Equity’s efficiency, however, remains better than KCB’s at a cost to income ratio of 48.5 per cent.

This is what has enabled it to vigorously challenge KCB’s market leadership with a comparatively smaller asset base. Equity’s assets were Sh114 billion less than KCB’s in the year under review.

KCB also reduced interest paid to customers at a faster pace than Equity – a move that enabled it to cut interest expenses by Sh3.4 billion despite a six per cent increase in customer deposits.

Equity’s interest expenses fell by a smaller margin of Sh1.2 billion.

KCB, however, paid the price for the rapid reduction of interest paid on customer deposits. The bank’s customer savings grew by a smaller margin of Sh17 billion compared to Equity’s Sh29 billion growth during the same period.

“We deliberately retired Sh15 billion of expensive deposits,” said KCB’s chief finance officer Collins Otiwu.

More importantly, Equity grew the core business of lending at a faster rate than KCB, expanding its loan book by Sh36 billion compared to KCB’s Sh16 billion.

KCB’s income from lending dropped to Sh32.4 billion from Sh34 billion the previous year despite growing its lending portfolio to Sh227 billion. The drop in lending income is therefore partly attributed to the drop in lending rates during the year.

Equity grew its interest income by a marginal one per cent to Sh27.7 billion, supported by the faster growth in lending.

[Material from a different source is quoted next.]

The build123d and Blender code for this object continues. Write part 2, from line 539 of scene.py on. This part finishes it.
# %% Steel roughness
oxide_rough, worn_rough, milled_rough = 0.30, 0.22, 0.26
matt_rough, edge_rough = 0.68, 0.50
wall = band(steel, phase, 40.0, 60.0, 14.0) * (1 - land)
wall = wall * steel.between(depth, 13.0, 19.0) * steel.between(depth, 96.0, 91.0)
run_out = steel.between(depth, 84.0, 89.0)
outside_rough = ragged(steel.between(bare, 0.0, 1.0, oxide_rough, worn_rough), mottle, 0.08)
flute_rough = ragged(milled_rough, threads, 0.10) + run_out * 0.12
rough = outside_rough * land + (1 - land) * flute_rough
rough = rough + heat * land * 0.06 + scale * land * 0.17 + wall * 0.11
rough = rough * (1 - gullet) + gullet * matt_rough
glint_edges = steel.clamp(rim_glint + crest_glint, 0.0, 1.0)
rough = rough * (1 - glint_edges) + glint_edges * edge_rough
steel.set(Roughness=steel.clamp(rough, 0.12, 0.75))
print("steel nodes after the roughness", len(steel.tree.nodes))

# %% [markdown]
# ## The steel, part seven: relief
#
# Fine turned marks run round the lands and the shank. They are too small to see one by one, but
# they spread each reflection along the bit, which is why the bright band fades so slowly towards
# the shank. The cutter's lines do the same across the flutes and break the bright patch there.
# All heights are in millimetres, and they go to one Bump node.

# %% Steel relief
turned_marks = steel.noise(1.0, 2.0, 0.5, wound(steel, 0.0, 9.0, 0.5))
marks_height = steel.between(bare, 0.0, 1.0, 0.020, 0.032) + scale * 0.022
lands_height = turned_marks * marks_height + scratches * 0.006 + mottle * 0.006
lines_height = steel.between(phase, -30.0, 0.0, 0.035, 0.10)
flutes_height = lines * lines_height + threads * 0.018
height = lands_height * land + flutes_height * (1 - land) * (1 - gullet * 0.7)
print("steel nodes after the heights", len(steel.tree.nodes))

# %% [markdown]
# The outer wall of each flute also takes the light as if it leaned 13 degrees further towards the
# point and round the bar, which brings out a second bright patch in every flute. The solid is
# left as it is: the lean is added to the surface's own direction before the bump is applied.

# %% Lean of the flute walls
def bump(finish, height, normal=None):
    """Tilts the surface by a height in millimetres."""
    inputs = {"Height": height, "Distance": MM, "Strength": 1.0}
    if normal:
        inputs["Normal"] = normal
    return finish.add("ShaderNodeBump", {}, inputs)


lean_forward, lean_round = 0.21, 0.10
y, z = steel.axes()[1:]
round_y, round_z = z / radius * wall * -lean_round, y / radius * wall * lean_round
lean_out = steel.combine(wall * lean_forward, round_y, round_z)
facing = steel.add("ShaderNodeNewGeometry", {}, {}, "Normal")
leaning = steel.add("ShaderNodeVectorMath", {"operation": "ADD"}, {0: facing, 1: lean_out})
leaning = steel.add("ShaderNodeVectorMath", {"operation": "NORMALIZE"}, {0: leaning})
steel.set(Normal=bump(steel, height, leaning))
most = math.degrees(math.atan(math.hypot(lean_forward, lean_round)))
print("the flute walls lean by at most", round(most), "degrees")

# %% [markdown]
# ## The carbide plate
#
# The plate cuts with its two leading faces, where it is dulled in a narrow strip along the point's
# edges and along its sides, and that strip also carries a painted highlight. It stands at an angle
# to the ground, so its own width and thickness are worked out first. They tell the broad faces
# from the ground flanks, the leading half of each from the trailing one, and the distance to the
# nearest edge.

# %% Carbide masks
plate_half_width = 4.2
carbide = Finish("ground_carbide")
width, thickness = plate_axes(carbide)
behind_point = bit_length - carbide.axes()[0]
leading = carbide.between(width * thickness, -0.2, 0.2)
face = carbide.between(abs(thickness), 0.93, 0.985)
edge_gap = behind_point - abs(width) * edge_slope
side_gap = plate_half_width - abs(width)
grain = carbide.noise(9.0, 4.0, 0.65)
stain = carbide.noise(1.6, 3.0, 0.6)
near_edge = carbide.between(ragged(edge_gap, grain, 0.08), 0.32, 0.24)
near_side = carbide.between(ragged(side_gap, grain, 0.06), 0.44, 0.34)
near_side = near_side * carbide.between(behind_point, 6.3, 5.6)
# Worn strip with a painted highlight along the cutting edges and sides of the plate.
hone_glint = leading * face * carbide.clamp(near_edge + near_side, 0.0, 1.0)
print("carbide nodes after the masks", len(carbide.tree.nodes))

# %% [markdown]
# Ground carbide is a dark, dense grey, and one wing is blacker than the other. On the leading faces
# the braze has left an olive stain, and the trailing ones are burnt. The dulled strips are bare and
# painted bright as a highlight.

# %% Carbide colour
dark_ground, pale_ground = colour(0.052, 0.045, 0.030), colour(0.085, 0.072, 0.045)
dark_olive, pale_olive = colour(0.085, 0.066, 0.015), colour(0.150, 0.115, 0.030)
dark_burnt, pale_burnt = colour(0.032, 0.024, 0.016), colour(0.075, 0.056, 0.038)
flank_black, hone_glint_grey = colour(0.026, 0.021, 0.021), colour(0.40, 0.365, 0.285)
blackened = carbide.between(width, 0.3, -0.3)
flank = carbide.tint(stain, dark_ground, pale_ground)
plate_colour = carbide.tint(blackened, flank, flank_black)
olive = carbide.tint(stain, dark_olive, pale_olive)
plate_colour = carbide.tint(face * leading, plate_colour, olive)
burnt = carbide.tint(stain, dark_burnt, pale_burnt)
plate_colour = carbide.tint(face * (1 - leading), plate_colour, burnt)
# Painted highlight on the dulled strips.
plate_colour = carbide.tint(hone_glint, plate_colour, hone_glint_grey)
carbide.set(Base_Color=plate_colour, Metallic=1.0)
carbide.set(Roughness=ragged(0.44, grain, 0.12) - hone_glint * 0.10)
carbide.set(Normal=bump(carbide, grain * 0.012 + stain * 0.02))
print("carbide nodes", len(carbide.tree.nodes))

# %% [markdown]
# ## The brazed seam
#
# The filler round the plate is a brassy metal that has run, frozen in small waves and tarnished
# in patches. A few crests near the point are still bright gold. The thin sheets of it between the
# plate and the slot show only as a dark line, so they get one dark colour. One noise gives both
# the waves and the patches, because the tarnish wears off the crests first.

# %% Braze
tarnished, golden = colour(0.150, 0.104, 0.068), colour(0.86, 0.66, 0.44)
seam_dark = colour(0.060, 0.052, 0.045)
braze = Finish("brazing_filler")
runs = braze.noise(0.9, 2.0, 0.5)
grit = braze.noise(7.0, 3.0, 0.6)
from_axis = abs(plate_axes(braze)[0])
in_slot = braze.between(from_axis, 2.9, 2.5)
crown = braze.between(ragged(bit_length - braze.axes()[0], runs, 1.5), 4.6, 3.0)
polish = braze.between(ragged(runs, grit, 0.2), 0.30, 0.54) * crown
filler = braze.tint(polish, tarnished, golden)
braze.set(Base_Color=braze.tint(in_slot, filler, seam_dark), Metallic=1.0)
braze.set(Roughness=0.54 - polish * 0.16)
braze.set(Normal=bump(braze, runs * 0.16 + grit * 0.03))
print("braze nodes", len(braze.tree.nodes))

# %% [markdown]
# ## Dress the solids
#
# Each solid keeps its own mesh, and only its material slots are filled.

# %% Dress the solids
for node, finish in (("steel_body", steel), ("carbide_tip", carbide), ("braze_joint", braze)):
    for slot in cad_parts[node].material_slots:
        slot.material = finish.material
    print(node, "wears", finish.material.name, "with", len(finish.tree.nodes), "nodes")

KCB’s subsidiaries contributed Sh2.1 billion to the bottom-line with South Sudan maintaining its position as the best-performing subsidiary despite being hit by chaos in the last quarter of the year.

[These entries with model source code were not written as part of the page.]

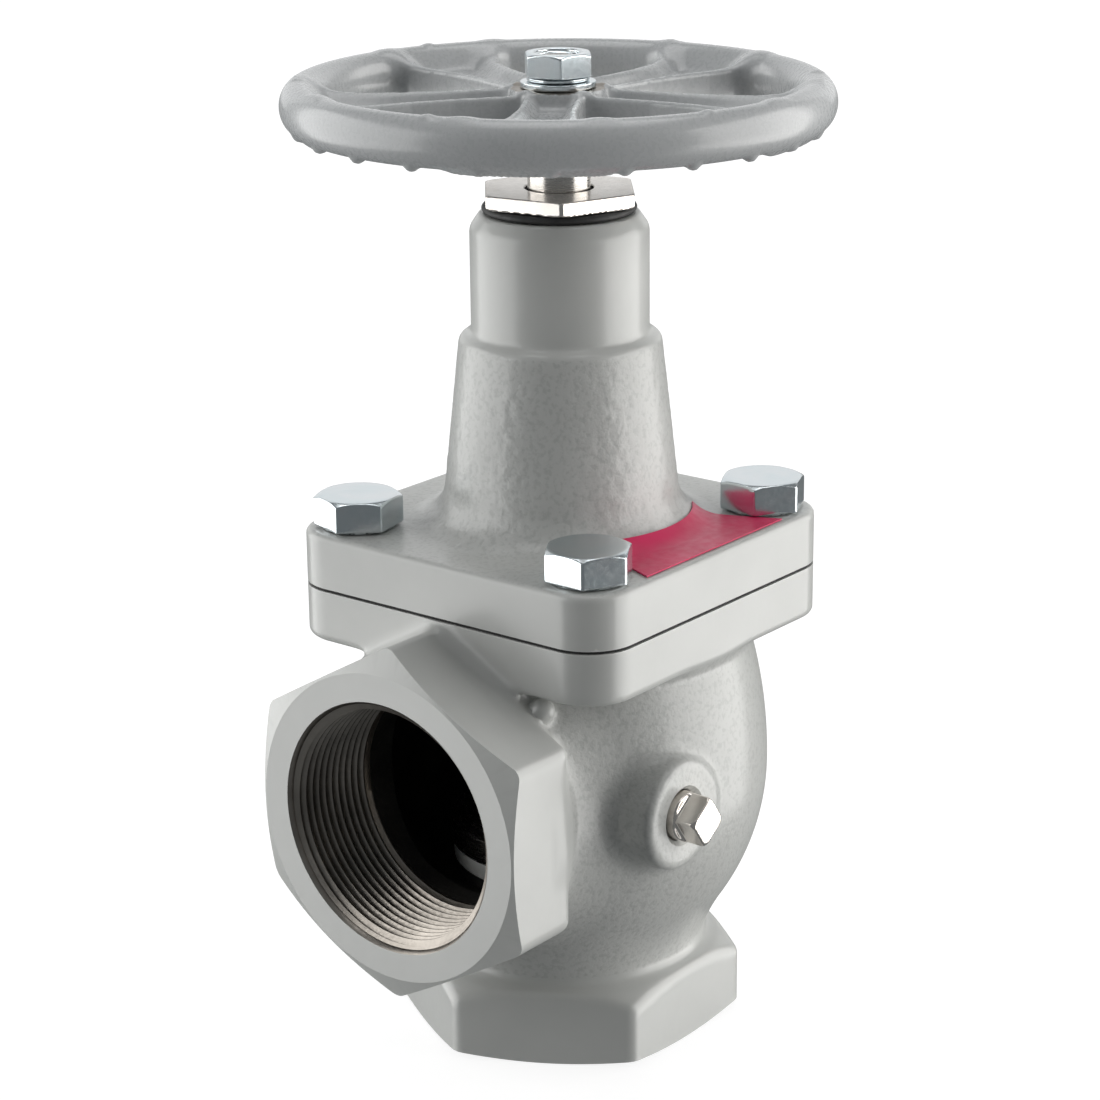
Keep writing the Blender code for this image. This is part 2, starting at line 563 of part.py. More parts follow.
clear_scene()
make_body()
make_gasket()
make_bonnet()
make_bolts()
make_label()
make_boss_plug()
make_gland()
make_stem()
make_disc()
make_wheel()
make_wheel_fasteners()
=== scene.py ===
"""Looks of an angle-pattern globe valve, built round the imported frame.

Castings, hexagons and threads are the zero surfaces of signed distance fields, which give their fillets
and rounded edges. Machined faces and bores are then cut in. Turned pieces are spun from an outline.
Lengths in this script are millimetres, and show() scales each finished mesh to metres.
"""

import json
import math

import bmesh
import bpy
import numpy as np
import openvdb
from mathutils import Matrix, Vector, noise


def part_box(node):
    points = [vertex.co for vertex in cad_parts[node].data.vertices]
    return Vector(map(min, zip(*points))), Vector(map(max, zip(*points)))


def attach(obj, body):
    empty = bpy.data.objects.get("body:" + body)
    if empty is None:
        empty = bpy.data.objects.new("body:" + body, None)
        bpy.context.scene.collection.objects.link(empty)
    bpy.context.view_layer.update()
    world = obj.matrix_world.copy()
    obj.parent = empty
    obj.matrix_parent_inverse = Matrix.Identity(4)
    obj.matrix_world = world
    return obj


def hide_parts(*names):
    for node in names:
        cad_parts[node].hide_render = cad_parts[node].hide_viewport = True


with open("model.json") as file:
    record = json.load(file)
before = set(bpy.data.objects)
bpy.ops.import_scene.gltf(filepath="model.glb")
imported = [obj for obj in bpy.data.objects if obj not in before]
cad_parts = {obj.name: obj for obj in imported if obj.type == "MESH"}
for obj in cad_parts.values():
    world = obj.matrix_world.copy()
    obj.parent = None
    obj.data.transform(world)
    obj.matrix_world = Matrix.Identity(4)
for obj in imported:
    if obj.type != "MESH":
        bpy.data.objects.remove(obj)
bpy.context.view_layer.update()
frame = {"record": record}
MM = 0.001


def cad(node):
    """Lowest and highest corners of a CAD node, in millimetres."""
    low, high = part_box(node)
    return low / MM, high / MM


BODY_LOW, BODY_HIGH = cad("valve_body")
BONNET_LOW, BONNET_HIGH = cad("bonnet")
WHEEL_HIGH = cad("handwheel")[1]

# Body
PORT_FACE_X = BODY_HIGH.x
GLOBE_R = -BODY_LOW.x
GLOBE_Z = 67.0                      # height of the widest ring
GLOBE_ARCS = (120.0, 60.0)          # outline arcs above and below that ring
PORT_AXIS_Z = 69.3
HEX_FLATS = 77.0
HEX_TOP = 19.5                      # of the bottom hexagon
NECK_R = 34.0                       # waist above the bottom hexagon
SIDE_NECK_R = 36.5
BOSS_X, BOSS_FACE_Y, BOSS_R = 19.5, BODY_HIGH.y, 13.4
FLANGE_HALF = BONNET_HIGH.x
FLANGE_CORNER_R = 12.0
BODY_FLANGE_Z = 102.2               # underside of the body's flange
BODY_TOP_Z = BODY_HIGH.z
WALL = 7.0
TOP_BORE_R = 33.2
SEAT_Z, SEAT_BORE_R = 40.5, 23.5

# Pipe thread: two-inch taper
MOUTH_R = 30.7
THREAD_FACE_R = 30.0                # bottom of the thread, at the face
THREAD_TALL = 1.5
PIPE_PITCH = 25.4 / 11.5
PIPE_TAPER = 1 / 32
THREAD_DEPTH = 26.0
FACE_R = 37.9                       # where a port's flat face meets its chamfer

# Bonnet
FLANGE_LOW_Z = cad("bonnet_gasket")[1].z + 0.1
FLANGE_TOP_Z = cad("id_label")[0].z - 0.2
CONE_LOW_R, CONE_TOP_R, CONE_TOP_Z = 28.3, 24.4, 174.0
CONE_FILLET = 9.0
BARREL_R, BARREL_EDGE_Z = 21.4, 201.0
BONNET_TOP_R, BONNET_TOP_Z = 19.0, BONNET_HIGH.z
GLAND_MOUTH_R = 14.9                # bore's lead-in at the top
FOOT_R = 32.7
BOLT_PITCH = 35.1
BOLT_R = 6.35
BOLT_HOLE_R = 6.85
BOLT_FLATS = 19.05
BOLT_LEAD = 25.4 / 13
FINE_LEAD = 1.5                     # threads of the gland nut, the stem's stud and the disc

# Stem
STEM_R = 7.5
STEM_LEAD, STEM_CREST_R, STEM_ROOT_R = 5.08, 9.8, 7.9
STEM_THREAD = (111.5, 145.0)
SQUARE_TURN = math.radians(12)

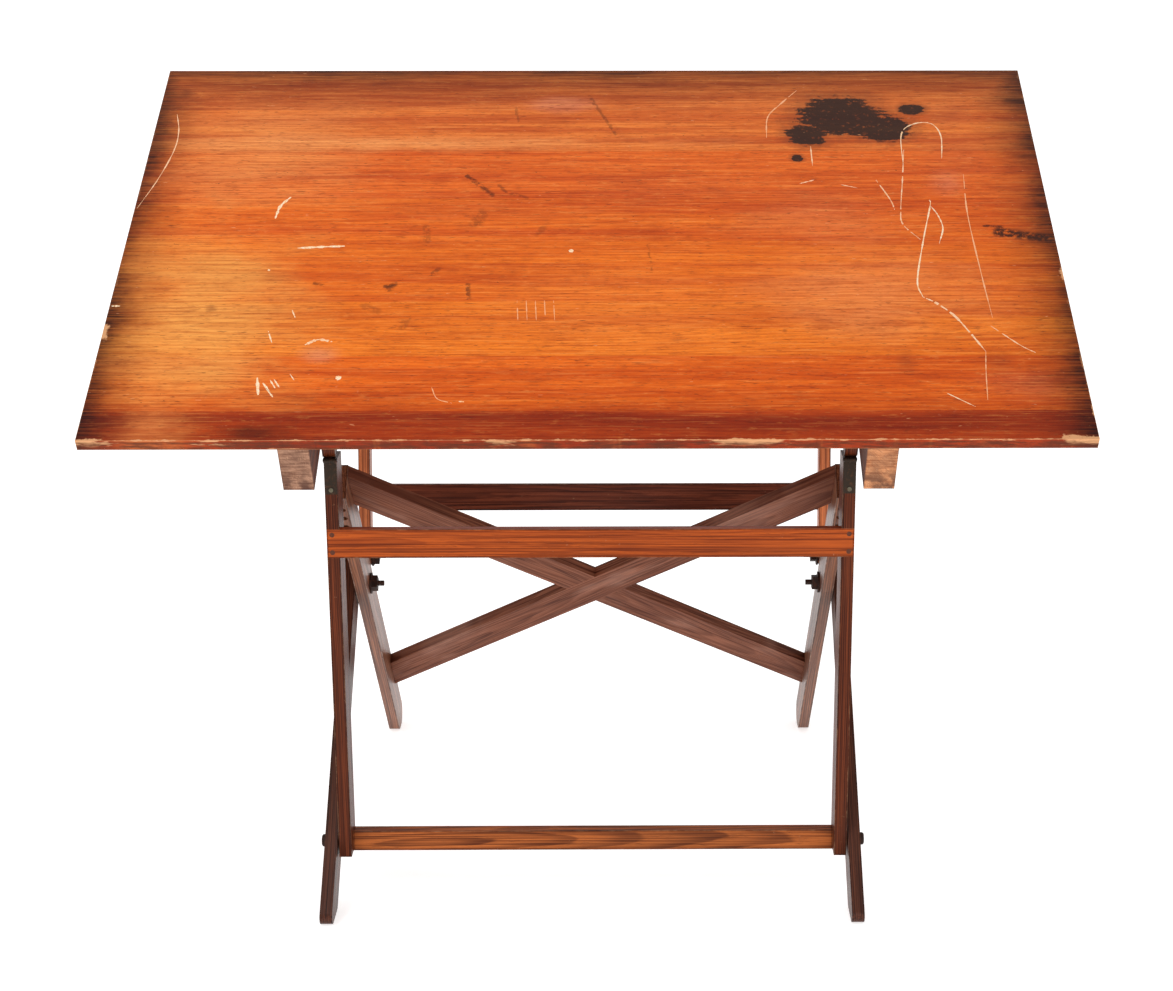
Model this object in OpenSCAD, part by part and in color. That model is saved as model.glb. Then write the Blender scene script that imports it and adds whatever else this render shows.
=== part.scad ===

Income from the subsidiaries is actually what set the two banks apart in terms of overall profitability.

Equity Kenya operation closed the year ahead of KCB in terms of profitability but the former’s earnings from subsidiaries fell to Sh1.2 billion from Sh1.6 billion the previous year.

“The performance was impacted by a reduction in lending rates and loan loss provisions of Sh700 million as impairment for the South Sudan business,” said Equity chief executive James Mwangi.

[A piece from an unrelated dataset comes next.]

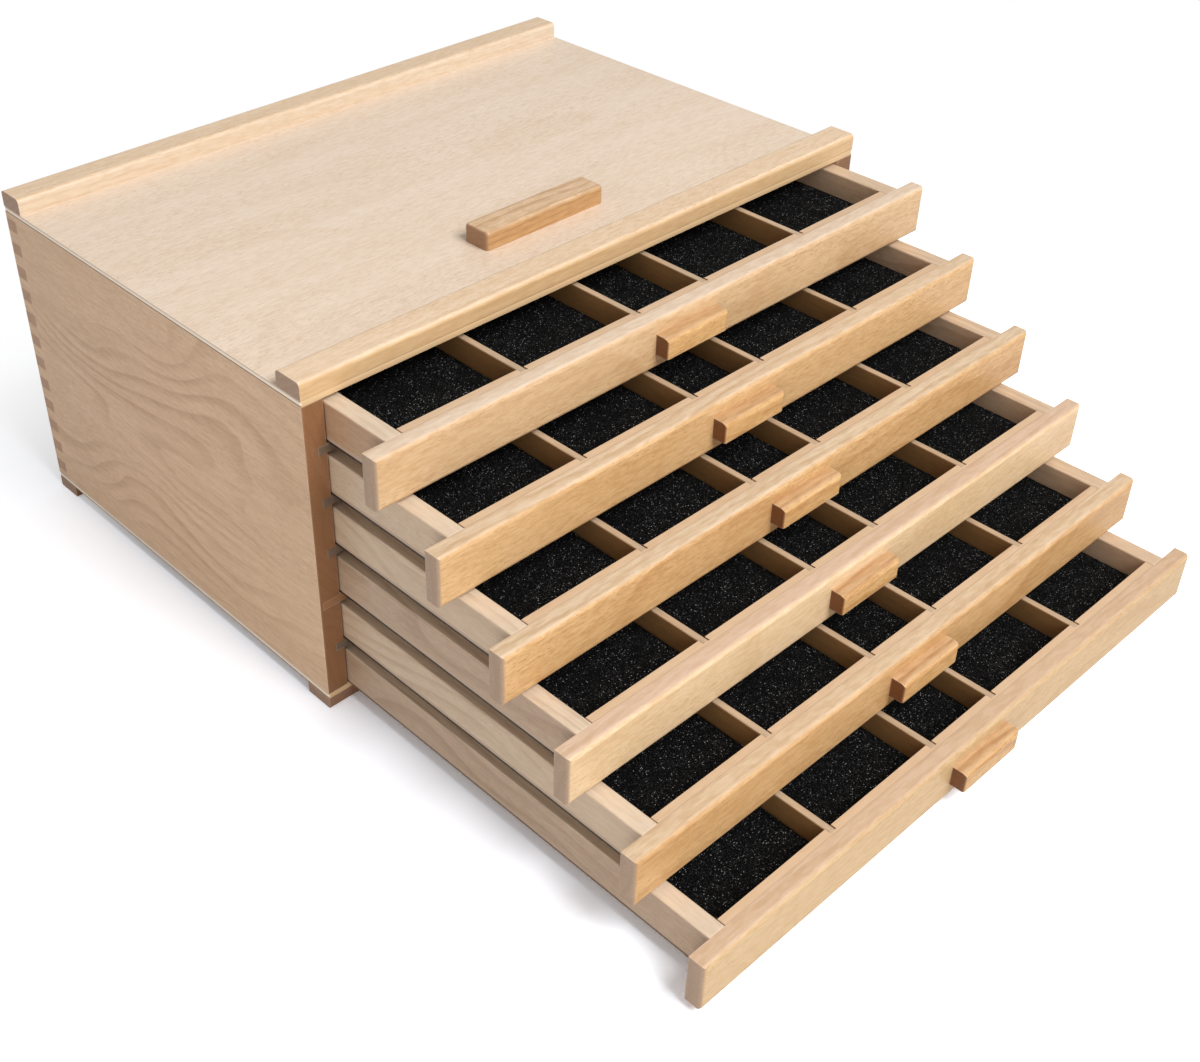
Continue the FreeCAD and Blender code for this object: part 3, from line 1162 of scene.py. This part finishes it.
@dataclass(frozen=True)
class Studio:
    """A white floor, a soft lamp high in front, a low one on the left, a sky and the camera."""

    floor_size: float = 12.0
    floor_white: float = 0.68
    floor_seen: Colour = (0.45, 0.465, 0.495)
    floor_layers: int = 3
    plain_centre: Triple = (0.08, -0.12, 0.0)
    plain_from: float = 0.37
    plain_past: float = 0.64
    sky: float = 0.42
    key: Softbox = Softbox("key", power=58.0, size=1.3, distance=2.6, direction=(0.05, -0.78, 1.0))
    fill: Softbox = Softbox("fill", power=5.0, size=0.6, distance=1.6, direction=(-0.9, -0.5, 0.2))
    camera_place: Triple = (-0.53335, -0.51149, 0.57317)
    camera_azimuth: float = -43.43
    camera_elevation: float = 35.96
    camera_roll: float = 0.25
    sensor_width: float = 36.0
    focal_length: float = 47.52
    lens_shift: tuple[float, float] = (0.057, -0.0371)

    def floor_shader(self, graph: Graph) -> Socket:
        """Build what the camera sees of the floor.

        Layers of plain diffuse white add up, so that the lit floor is white and keeps the box's
        shadow.  With the distance from the box they fade into a flat white.

        Args:
            graph: The floor's material.

        Returns:
            The shader.
        """
        seen = [graph.add("BsdfDiffuse") for _ in range(self.floor_layers)]
        for layer in seen:
            graph.feed(layer.inputs["Color"], self.floor_seen)
        bright = seen[0].outputs[0]
        for layer in seen[1:]:
            both = graph.add("AddShader")
            graph.feed_in_order(both, (bright, layer.outputs[0]))
            bright = both.outputs[0]
        plain = graph.add("Emission")
        spot = graph.add("TexCoord")
        away = graph.vector("DISTANCE", spot.outputs["Object"], self.plain_centre).node.outputs["Value"]
        fade = graph.add("MixShader")
        share = graph.ease(away, self.plain_from, self.plain_past)
        graph.feed_in_order(fade, (share, bright, plain.outputs[0]))
        return fade.outputs[0]

    def lay_floor(self) -> None:
        """Lay the floor, which only the camera sees brighter than it is."""
        half = self.floor_size / 2
        corners = np.array([(-half, -half, 0), (half, -half, 0), (half, half, 0), (-half, half, 0)])
        material, graph, surface = new_material("floor")
        surface.inputs["Roughness"].default_value = 1.0
        surface.inputs["Specular IOR Level"].default_value = 0.0
        surface.inputs["Base Color"].default_value = (self.floor_white,) * 3 + (1.0,)
        ray = graph.add("LightPath")
        choose = graph.add("MixShader")
        lit, seen = surface.outputs[0], self.floor_shader(graph)
        graph.feed_in_order(choose, (ray.outputs["Is Camera Ray"], lit, seen))
        graph.feed(material.node_tree.nodes["Material Output"].inputs["Surface"], choose.outputs[0])
        new_piece("floor", corners, np.array([[0, 1, 2, 3]]), material)

    def light(self) -> None:
        """Set the sky, which the camera sees as white, and hang the lamps."""
        world = bpy.data.worlds.new("sky")
        bpy.context.scene.world = world
        world.use_nodes = True
        graph = Graph(world.node_tree)
        background = world.node_tree.nodes["Background"]
        ray = graph.add("LightPath")
        strength = graph.math("MULTIPLY_ADD", ray.outputs["Is Camera Ray"], 1.0 - self.sky, self.sky)
        graph.feed(background.inputs["Color"], (1.0, 1.0, 1.0))
        graph.feed(background.inputs["Strength"], strength)
        self.key.hang()
        self.fill.hang()

    def place_camera(self) -> None:
        """Stand the camera where it looks down on the front left corner."""
        camera = bpy.data.cameras.new("camera")
        camera.sensor_width = self.sensor_width
        camera.lens = self.focal_length
        camera.shift_x, camera.shift_y = self.lens_shift
        view = bpy.data.objects.new("camera", camera)
        heading = Matrix.Rotation(math.radians(self.camera_azimuth), 4, "Z")
        tilt = Matrix.Rotation(math.radians(90 - self.camera_elevation), 4, "X")
        roll = Matrix.Rotation(math.radians(self.camera_roll), 4, "Z")
        view.matrix_world = Matrix.Translation(self.camera_place) @ heading @ tilt @ roll
        bpy.context.scene.collection.objects.link(view)
        bpy.context.scene.camera = view
        bpy.context.scene.view_settings.view_transform = "Standard"

    def build(self) -> None:
        """Lay the floor, light it and place the camera."""
        self.lay_floor()
        self.light()
        self.place_camera()
        log.info("studio: floor, sky, lamps and camera")


def main() -> None:
    """Build the case, the drawers and the studio."""
    groups = Groups(BeechGrain().build(), eased_edges_group(), PlyLayers().build(), FoamCells().build())
    Case(groups).dress()
    foam = FoamFinish().material(groups)
    # the fronts' edge colours hold a painted sheen on their tops, partly their own paler edge grain
    drawers = (
        # the top drawer's sides take the darker tan, a painted shade
        DrawerTones(Tone.GOLD, Tone.TAN, front_edge_and_sheen=linear(231, 210, 186)),
        DrawerTones(Tone.HONEY, Tone.ASH, front_edge_and_sheen=linear(224, 198, 168)),
        DrawerTones(Tone.AMBER, Tone.ASH, front_edge_and_sheen=linear(226, 203, 173)),
        DrawerTones(Tone.CREAM, Tone.ROSE, front_edge_and_sheen=linear(219, 189, 163)),
        DrawerTones(Tone.AMBER, Tone.ASH, front_edge_and_sheen=linear(222, 196, 164)),
        # the lowest drawer's foot line is a lighter brown
        DrawerTones(Tone.WHEAT, Tone.ROSE, front_edge_and_sheen=linear(213, 183, 153), foot_line_and_gap_shadow=linear(112, 86, 64)),
    )
    for number, tones in enumerate(drawers, 1):
        Drawer(number, tones, groups, foam).build()
    Studio().build()


if __name__ == "__main__":
    main()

The two banks reported an increase in bad loans that has been attributed to delayed payments of contractors by the government.

KCB had 8.1 per cent of its loans go unpaid for more than three months compared to 6.7 per cent in 2012 while Equity’s bad book grew to five per cent of its total loan book.

KCB and Equity are Kenya’s largest lenders that account for 28.8 per cent of the total industry profits.

The industry returned a total of Sh124 billion in profits before tax last year, according to Central Bank of Kenya data.

KCB is the largest lender in terms of assets and market share while Equity is home to the highest number of bank customers.

Barclays Bank, which occupied the top profitability spot for nearly 10 years, reported a 12.7 per cent drop in profits in 2013. The bank’s profits dropped to Sh7.62 billion from Sh8.74 billion a year earlier. It is the only other top tier lender to have announced results.

Barclays’ outcome means competition at the top has now been left to the two local banks.

KCB boasts of a 118 years presence in the Kenyan market while Equity Bank was founded in 1984 as a building society and only converted to a bank in 2004.

Within 10 years of entering mainstream banking, Equity enjoyed fast and steady growth that has earned it global recognition.

KCB on the other hand rose from the ashes in the 1990s to reestablish itself as the market leader riding on its large footprint. The two banks renewed their rivalry last year when KCB poached some of Equity’s top executives.

KCB hired Samuel Makome to lead its Kenyan Unit and appointed Collins Otiwu as its group chief finance officer. Mr Oigara and Mr Mwangi were bullish in their outlook for 2014.

Both signalled that they plan to grow non-interest income by widening transaction channels to reach more customers.

“We have begun to reap the benefits of our investment in information technology, agency banking, merchant business and payment processing,” said Mr Mwangi.

KCB is proposing to pay a dividend of Sh2 per share up from Sh1.90 in 2012.

On Thursday, the bank’s stock traded at an average of Sh44.75 at the Nairobi bourse.

Equity has recommended a Sh1.50 dividend payout up from Sh1.25 a year earlier. Its share traded at Sh32 Thursday.